Islip High School prom king Henry Wallace, then

Islip High School prom king Henry Wallace, then and now Credit: Islip Public Library; Henry Wallace

Editor's Note: is catching up with former Long Island prom kings and queens to reflect on being named royalty and see what they're up to now. If you're a former Long Island high school prom king or queen and would like to participate, email

During his time at Islip High School, Henry Wallace explored many of his interests: He painted the sets for the school's theatrical productions, led a team-building club, and even took a foods course with his buddy so they could "hang out and eat."

And that's when he discovered his passion for cooking.

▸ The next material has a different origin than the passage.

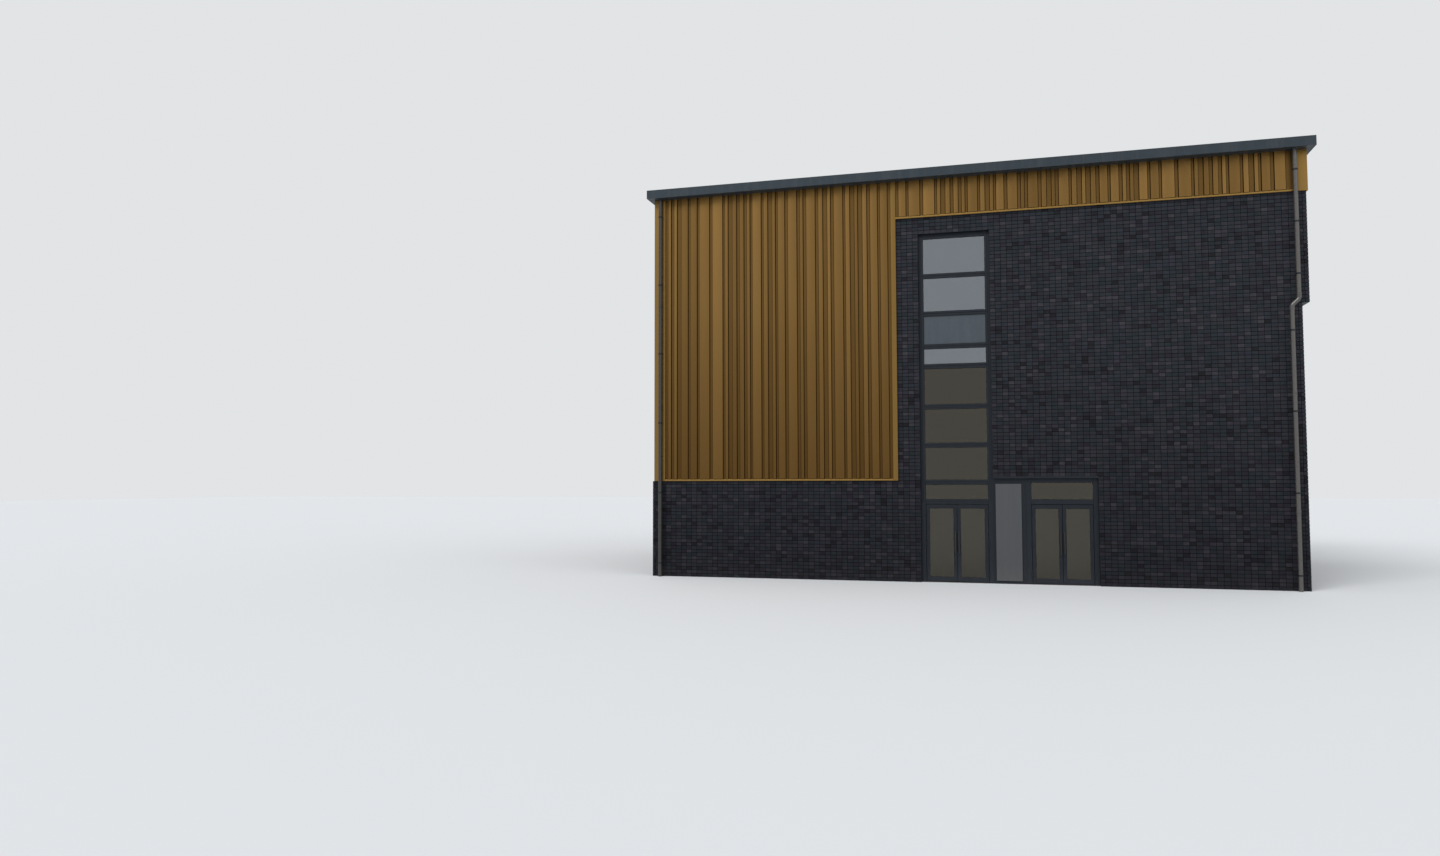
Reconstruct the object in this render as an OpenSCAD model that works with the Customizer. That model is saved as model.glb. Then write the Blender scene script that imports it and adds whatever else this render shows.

“I realized it was cool," Wallace said. "I had a knack for this, and it was something I wanted to do.”

Wallace would ultimately venture on a culinary career path. But before he left his stomping grounds in 1996, he snatched three royal titles: Sophomore year homecoming court, junior prom king and senior prom king. 

“I was honestly a little surprised,” he said. “I wasn’t in one clique in high school; I was nice and friendly to all groups. I had one or two friends in each group across the board, which helped me get nominated and win.”

Wallace -- who went by Hank back then -- won these three titles alongside his classmate Julie Hereth each time.

“My mom was so happy,” he said. “She had a poster in the front room of the house that said ‘Triple Crown.’ ”

Wallace went on to take high school culinary classes at Eastern Suffolk BOCES. Following graduation, he studied at the Culinary Institute of America in Hyde Park.

Now, he is a chef and director of food and beverage at the Essex Culinary Resort and Spa in Essex Junction, Vermont.

The resort grows its own produce on the property and boasts a fine-dining restaurant with an open kitchen.

As a New York boy, born and raised, Wallace said this was quite a change of scene. But he's come full-circle since his days in culinary class. 

“I teach my staff, instruction and training, so they’re better chefs and servers," he said.

If Wallace could go back in time, he’d tell himself to keep one thing in mind.

“Part of it’s helped me to get to where I am -- working so hard -- but maybe not to work so hard,” he said. “Work isn’t everything. A good work ethic is good, but make sure you pay attention to your friends and family.”